**What the task requires**
Among the entries below, find the line with "Continue the three.js", then quote it and each following line up to and including the line with "ENTRY_FLARE = 0.5", and nothing else.

**Data in this exercise**

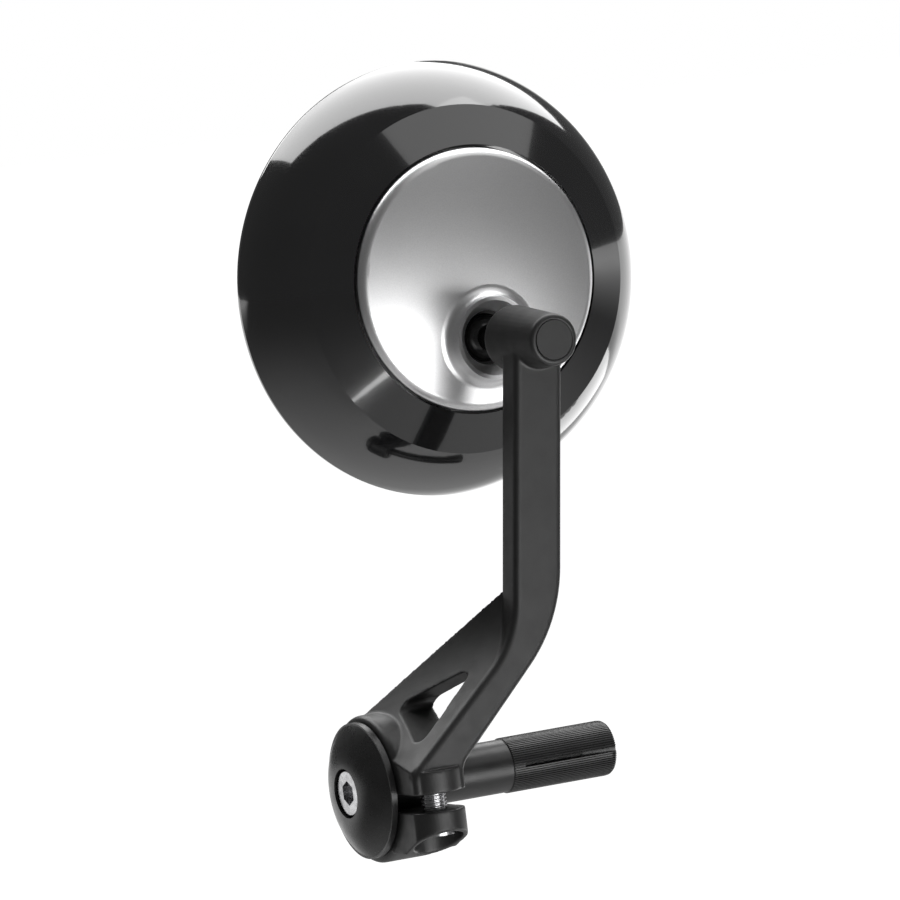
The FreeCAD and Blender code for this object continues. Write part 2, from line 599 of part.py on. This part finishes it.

* * *

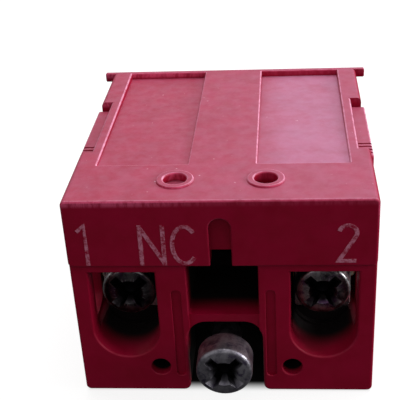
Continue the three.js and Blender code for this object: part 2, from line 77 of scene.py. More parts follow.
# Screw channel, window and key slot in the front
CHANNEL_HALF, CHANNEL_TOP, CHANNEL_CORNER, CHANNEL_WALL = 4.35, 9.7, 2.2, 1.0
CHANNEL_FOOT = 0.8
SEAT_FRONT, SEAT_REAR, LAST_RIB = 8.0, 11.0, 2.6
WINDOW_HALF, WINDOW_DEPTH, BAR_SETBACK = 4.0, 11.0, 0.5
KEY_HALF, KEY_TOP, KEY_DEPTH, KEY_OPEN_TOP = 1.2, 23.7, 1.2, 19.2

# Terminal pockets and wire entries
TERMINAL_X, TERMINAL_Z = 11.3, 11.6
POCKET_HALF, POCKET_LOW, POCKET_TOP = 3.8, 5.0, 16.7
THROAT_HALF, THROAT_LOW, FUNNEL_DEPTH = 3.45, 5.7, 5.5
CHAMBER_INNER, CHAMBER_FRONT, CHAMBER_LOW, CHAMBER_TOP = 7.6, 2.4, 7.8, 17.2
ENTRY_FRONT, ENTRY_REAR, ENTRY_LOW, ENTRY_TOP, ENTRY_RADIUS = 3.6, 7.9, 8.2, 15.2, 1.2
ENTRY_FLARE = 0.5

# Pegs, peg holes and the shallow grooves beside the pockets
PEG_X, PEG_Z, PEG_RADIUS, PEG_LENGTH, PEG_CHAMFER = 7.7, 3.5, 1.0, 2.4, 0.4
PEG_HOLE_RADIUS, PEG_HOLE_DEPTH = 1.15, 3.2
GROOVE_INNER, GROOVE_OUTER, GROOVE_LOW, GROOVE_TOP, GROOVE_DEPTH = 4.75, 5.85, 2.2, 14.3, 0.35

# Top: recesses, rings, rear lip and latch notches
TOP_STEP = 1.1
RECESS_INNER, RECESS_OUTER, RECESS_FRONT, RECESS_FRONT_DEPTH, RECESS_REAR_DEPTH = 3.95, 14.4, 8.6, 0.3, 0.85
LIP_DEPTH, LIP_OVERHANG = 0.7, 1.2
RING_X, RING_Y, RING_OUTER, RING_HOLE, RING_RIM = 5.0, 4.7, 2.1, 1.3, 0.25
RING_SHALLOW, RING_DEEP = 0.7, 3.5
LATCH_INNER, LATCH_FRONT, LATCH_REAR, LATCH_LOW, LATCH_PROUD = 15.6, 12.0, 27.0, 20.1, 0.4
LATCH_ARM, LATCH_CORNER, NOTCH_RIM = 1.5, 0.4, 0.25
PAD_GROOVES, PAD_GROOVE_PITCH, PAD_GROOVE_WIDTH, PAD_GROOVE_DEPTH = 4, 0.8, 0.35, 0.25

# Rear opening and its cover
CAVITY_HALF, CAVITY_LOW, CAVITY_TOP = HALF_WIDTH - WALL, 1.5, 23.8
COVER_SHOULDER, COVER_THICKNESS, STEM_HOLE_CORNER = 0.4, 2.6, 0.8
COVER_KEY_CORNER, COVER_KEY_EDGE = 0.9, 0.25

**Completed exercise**
Continue the three.js and Blender code for this object: part 2, from line 77 of scene.py. More parts follow.
# Screw channel, window and key slot in the front
CHANNEL_HALF, CHANNEL_TOP, CHANNEL_CORNER, CHANNEL_WALL = 4.35, 9.7, 2.2, 1.0
CHANNEL_FOOT = 0.8
SEAT_FRONT, SEAT_REAR, LAST_RIB = 8.0, 11.0, 2.6
WINDOW_HALF, WINDOW_DEPTH, BAR_SETBACK = 4.0, 11.0, 0.5
KEY_HALF, KEY_TOP, KEY_DEPTH, KEY_OPEN_TOP = 1.2, 23.7, 1.2, 19.2

# Terminal pockets and wire entries
TERMINAL_X, TERMINAL_Z = 11.3, 11.6
POCKET_HALF, POCKET_LOW, POCKET_TOP = 3.8, 5.0, 16.7
THROAT_HALF, THROAT_LOW, FUNNEL_DEPTH = 3.45, 5.7, 5.5
CHAMBER_INNER, CHAMBER_FRONT, CHAMBER_LOW, CHAMBER_TOP = 7.6, 2.4, 7.8, 17.2
ENTRY_FRONT, ENTRY_REAR, ENTRY_LOW, ENTRY_TOP, ENTRY_RADIUS = 3.6, 7.9, 8.2, 15.2, 1.2
ENTRY_FLARE = 0.5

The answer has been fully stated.